→ **Material supplied**
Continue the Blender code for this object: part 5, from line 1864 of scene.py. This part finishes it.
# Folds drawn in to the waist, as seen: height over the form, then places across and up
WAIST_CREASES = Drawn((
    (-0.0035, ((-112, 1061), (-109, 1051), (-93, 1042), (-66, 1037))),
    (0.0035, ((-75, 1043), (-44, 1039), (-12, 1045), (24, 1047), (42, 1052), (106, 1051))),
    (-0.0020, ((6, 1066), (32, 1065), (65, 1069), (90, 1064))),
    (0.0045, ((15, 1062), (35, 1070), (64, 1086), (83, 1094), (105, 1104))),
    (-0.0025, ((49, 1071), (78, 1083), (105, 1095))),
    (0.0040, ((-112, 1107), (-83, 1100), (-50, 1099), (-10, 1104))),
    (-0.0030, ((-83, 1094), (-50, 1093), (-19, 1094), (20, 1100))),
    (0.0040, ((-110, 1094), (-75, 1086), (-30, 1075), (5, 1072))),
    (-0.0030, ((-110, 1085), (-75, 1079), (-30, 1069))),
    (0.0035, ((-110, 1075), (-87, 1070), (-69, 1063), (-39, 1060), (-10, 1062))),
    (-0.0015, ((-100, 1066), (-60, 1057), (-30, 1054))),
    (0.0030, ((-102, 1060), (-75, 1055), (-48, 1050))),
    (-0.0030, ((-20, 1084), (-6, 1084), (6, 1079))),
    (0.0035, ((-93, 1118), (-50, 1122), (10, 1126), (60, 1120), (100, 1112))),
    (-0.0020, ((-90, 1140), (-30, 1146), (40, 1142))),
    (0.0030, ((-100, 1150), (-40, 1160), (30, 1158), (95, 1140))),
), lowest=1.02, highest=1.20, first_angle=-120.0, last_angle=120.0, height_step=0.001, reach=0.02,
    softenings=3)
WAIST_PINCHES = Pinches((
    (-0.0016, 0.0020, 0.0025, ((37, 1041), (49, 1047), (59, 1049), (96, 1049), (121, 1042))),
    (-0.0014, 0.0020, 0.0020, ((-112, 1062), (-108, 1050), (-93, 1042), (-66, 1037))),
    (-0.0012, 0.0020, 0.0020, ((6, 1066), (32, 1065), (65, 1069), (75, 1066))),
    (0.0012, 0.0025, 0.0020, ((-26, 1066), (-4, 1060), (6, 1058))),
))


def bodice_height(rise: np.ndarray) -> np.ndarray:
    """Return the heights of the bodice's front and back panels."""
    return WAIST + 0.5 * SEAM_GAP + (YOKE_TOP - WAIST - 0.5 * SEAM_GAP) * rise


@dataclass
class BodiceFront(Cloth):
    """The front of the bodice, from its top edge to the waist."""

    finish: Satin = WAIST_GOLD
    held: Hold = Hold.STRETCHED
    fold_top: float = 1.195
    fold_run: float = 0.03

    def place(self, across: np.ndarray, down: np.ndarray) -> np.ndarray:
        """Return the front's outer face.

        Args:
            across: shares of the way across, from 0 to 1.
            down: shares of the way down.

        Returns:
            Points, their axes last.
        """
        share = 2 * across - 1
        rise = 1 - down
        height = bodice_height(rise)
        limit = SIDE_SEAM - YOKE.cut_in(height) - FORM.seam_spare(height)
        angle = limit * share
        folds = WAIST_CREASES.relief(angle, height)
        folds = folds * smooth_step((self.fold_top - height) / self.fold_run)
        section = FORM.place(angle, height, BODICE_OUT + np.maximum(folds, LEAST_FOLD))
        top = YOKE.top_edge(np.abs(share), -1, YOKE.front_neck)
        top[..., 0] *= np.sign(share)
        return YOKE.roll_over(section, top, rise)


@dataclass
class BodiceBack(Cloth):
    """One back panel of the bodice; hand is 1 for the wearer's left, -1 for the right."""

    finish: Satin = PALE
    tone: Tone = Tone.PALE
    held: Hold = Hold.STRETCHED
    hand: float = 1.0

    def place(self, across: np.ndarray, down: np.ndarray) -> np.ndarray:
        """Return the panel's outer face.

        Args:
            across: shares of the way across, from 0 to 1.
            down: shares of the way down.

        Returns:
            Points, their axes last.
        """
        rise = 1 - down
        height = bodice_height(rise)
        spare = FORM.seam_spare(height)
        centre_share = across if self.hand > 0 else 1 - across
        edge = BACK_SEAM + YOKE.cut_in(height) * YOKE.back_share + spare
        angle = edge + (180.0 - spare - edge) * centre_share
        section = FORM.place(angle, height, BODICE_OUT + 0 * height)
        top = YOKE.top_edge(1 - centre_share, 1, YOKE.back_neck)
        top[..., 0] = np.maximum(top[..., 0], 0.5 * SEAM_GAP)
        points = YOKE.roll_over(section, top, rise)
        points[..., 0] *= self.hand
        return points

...

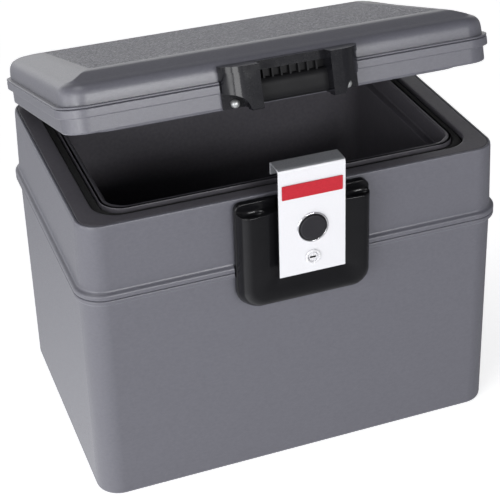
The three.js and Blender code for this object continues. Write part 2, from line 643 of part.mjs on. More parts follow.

==

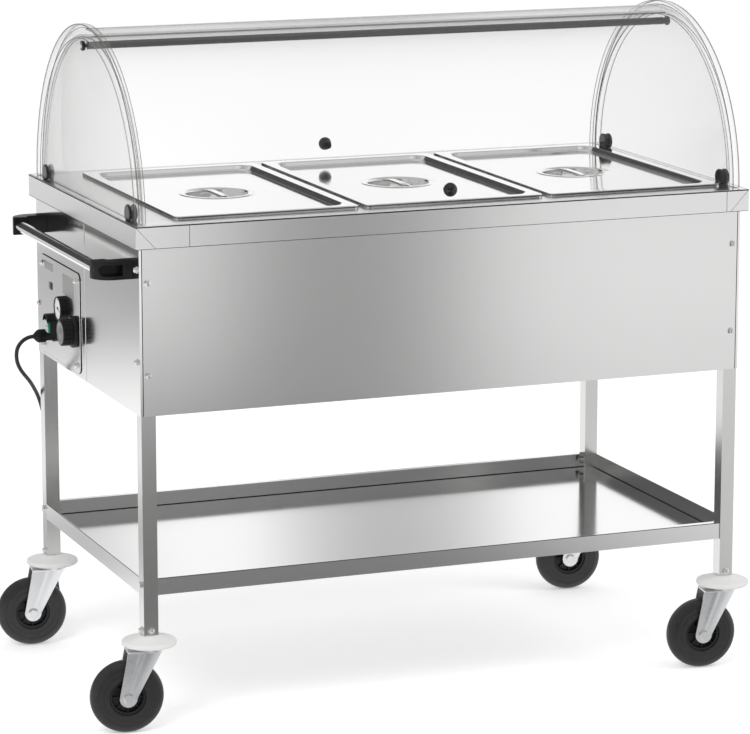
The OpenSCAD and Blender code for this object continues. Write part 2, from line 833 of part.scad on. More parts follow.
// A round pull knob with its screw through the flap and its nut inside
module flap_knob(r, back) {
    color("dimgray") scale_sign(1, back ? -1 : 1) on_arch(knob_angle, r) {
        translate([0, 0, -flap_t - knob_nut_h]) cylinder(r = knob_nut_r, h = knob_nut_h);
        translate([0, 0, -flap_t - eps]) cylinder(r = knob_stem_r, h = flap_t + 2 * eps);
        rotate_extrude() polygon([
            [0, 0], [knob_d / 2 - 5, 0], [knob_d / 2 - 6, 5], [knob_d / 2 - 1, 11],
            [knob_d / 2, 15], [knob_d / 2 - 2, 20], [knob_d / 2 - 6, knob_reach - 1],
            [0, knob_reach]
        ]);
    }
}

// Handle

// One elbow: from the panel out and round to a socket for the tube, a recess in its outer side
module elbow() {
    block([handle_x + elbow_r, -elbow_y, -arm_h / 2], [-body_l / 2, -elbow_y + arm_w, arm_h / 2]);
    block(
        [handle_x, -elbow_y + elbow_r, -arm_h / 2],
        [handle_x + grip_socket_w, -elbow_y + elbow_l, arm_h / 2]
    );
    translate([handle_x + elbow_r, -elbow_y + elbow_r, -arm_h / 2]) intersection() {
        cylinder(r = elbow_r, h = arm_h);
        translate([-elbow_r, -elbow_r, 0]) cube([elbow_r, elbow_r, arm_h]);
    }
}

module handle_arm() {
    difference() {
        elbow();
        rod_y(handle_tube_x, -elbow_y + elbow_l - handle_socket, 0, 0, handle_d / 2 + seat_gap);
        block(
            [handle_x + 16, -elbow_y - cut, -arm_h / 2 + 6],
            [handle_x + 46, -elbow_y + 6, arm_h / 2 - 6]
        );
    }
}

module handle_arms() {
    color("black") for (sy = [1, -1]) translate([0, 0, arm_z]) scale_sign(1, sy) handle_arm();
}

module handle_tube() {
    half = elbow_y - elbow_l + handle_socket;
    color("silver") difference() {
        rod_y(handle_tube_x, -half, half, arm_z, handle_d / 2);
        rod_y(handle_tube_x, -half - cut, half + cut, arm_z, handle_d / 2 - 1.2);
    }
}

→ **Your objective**
Show the lines of the data that hold the word "continues".

→ **Solution for this task**
The three.js and Blender code for this object continues. Write part 2, from line 643 of part.mjs on. More parts follow.
The OpenSCAD and Blender code for this object continues. Write part 2, from line 833 of part.scad on. More parts follow.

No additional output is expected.